DataStax agent fails to connect to DSE Opscenter 6
I am trying to run a single region cluster, with multi nodes, on DataStax OpsCenter 6.0 on Ec2, but when i add a node it fails to start
In the install job of the node i get an error : dse failed to start
I have 3 nodes on Ec2 in the same region, and i got Ops center running on a 4th Ec2 server.
i am new to cassandra and datastax, and after looking at datastax documentation Snitches it seems my issue is due that my endpoint_snitch is wrong.
My endpoint_snitch is actually set to GossipingPropertyFileSnitch, but OpsCenter does not let me choose another option, Ec2Snitch is not available in endpoint_snitch choices
Do you any idea about the right configuration for Datastax Opscenter 6.0 to run multi nodes properly on Ec2 ?
Edit: it seems that opscenter lcm is working properly but when the agent starts running on a node i get an error:
/var/log/datastax-agent/agent.log
Unable to connect via JMX, target cassandra is likely unavailable or unreachable, please check cassandra health and connection settings jmx_host: 127.0.0.1 jmx_port: 7199 jmx credentials withheld from logging.
Answers (2)
I solved my issue, but i didnt find why dse failed to start when running the agent.
I did find a way to make OpsCenter LCM run & install my single cluster region on ec2. After reading datastax documentation on planning ec2
i used an ec2 AMI from trusted sources instead of the basic ubuntu AMI.
It sounds like you're using the OpsCenter Lifecycle Manager feature to deploy your cluster. I'm an LCM dev. It's hard to tell exactly what's going on from your initial report... but some general thoughts:
- As Chris Lohfink said, don't worry about the snitch. It's not necessary to use EC2 snitch in EC2. GPFS can do everything EC2Snitch can do and more, which is why LCM uses it.
- LCM cannot currently protect you from invalid DSE configs. OPSC-7414 is the internal ticket number that we use to track our plans for improved up-front validation of DSE configs. If you have support, contact them to get your company added to that issue so it gets prioritized more quickly.

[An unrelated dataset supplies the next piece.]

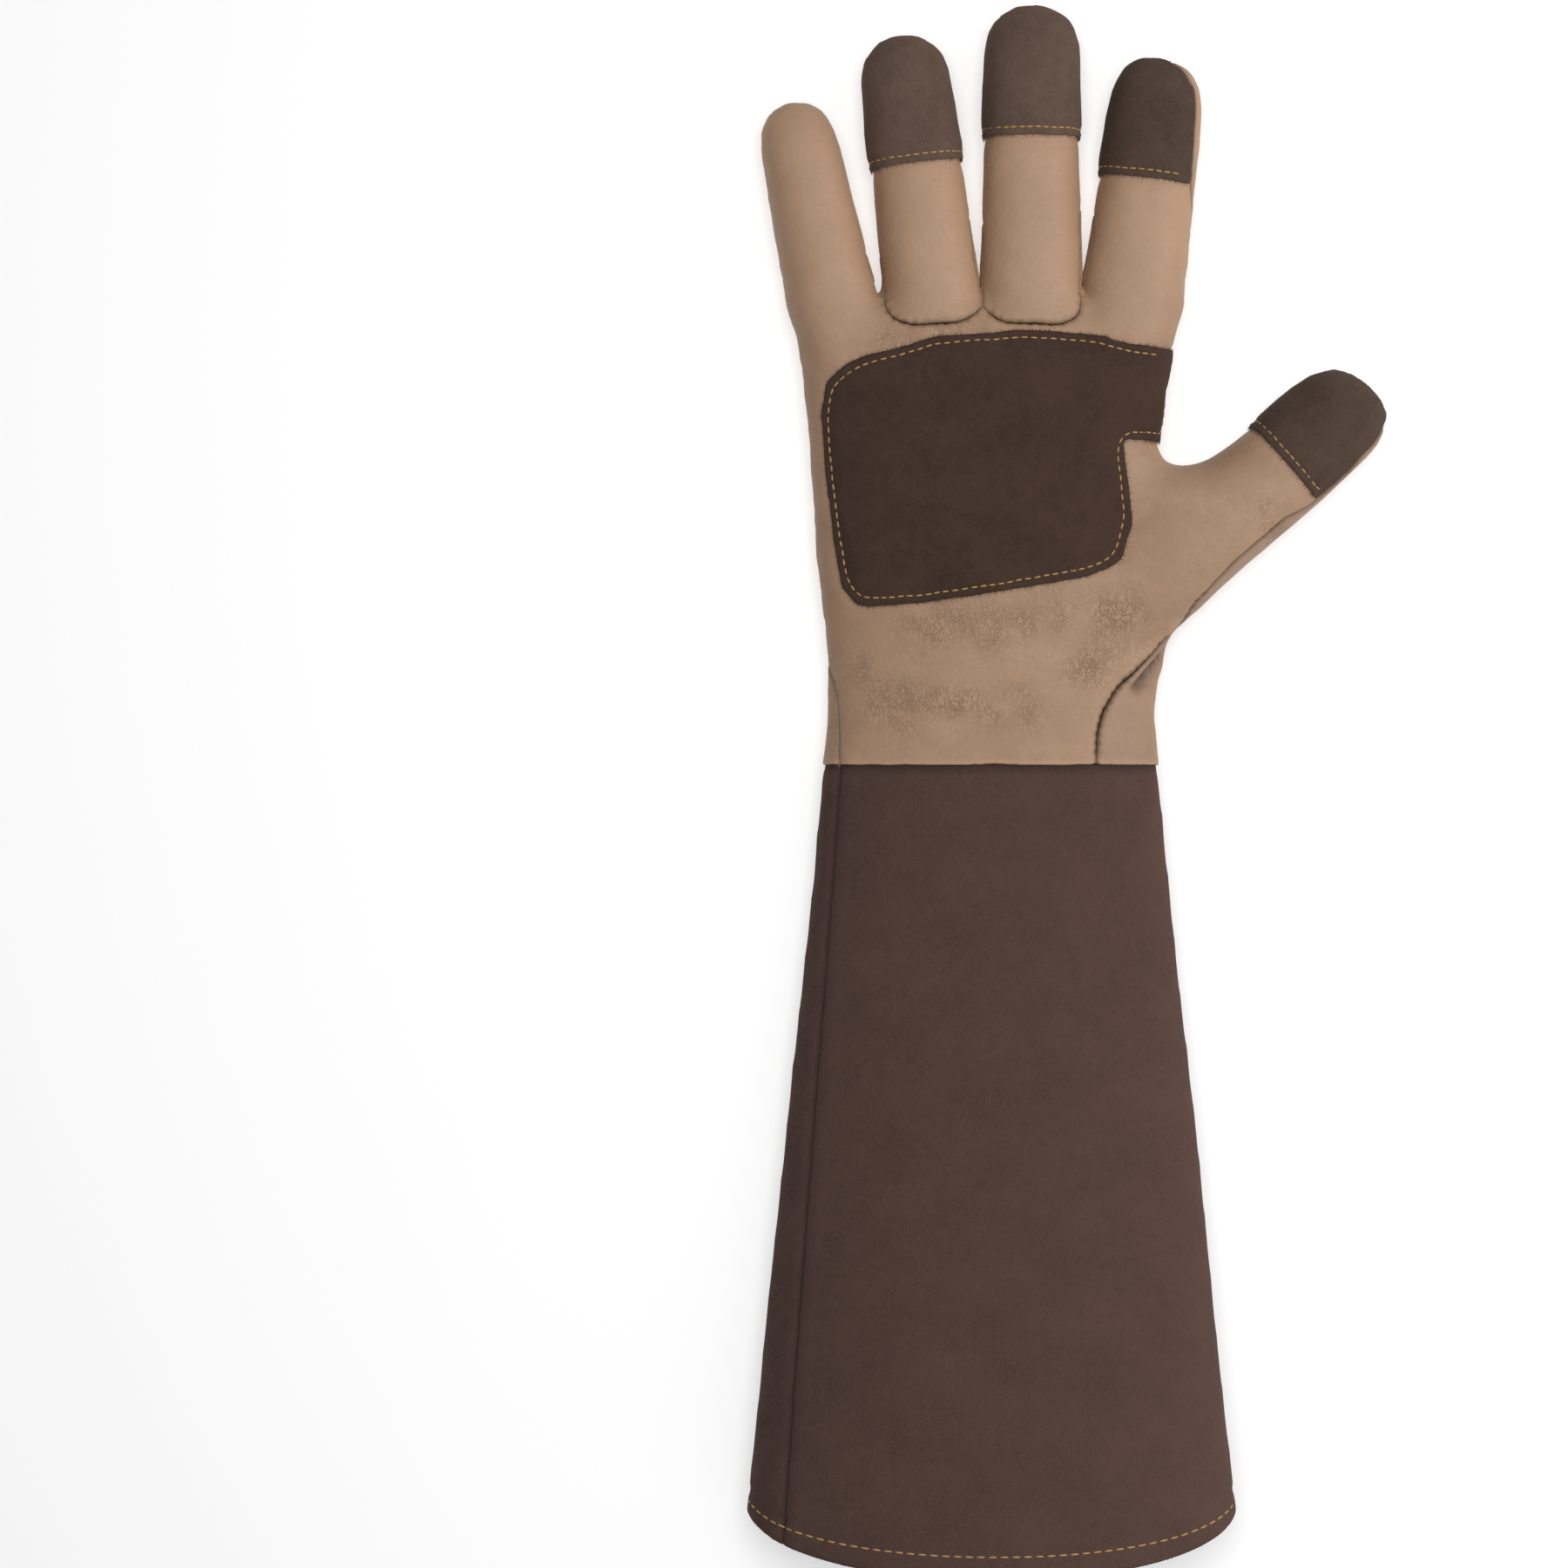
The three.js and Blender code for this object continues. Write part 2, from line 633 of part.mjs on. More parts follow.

- In the meantime, if you use a broken DSE config... DSE will error on startup and you'll have to SSH into the DSE node and look at the DSE logs there to figure out what went wrong, it's not always simple understand, but it's the only way to sort out DSE startup problems.
- If you're new to DSE, the simplest thing to do might be start with fresh target boxes and a fresh config profile and leave the config as default as possible for the initial install. Once you've got your cluster running, you can execute additional configure jobs to change one thing at a time and then when you encounter a problem you'll have a better idea of what setting caused it.
- Also keep your network as simple as possible in the beginning. That means put your targets all in the same subnet together with OpsCenter in a single VPC in a single region. Disable iptables on your nodes before running LCM. Set your security-group to allow all traffic from all members of that subnet (but probably not from the internet, even though that complicated things a bit). Once you have the most simple and permissive network setup possible working, you can expand to more complex network environments confident that any new problems are related to your network-config.
- Messing up the various ip's in the node-form can cause DSE to fail to start as well. If you're using the very simple all-hosts-in-one-subnet network setup I described earlier, use the target's private-ip for the ssh-management-address and leave all the other addresses blank.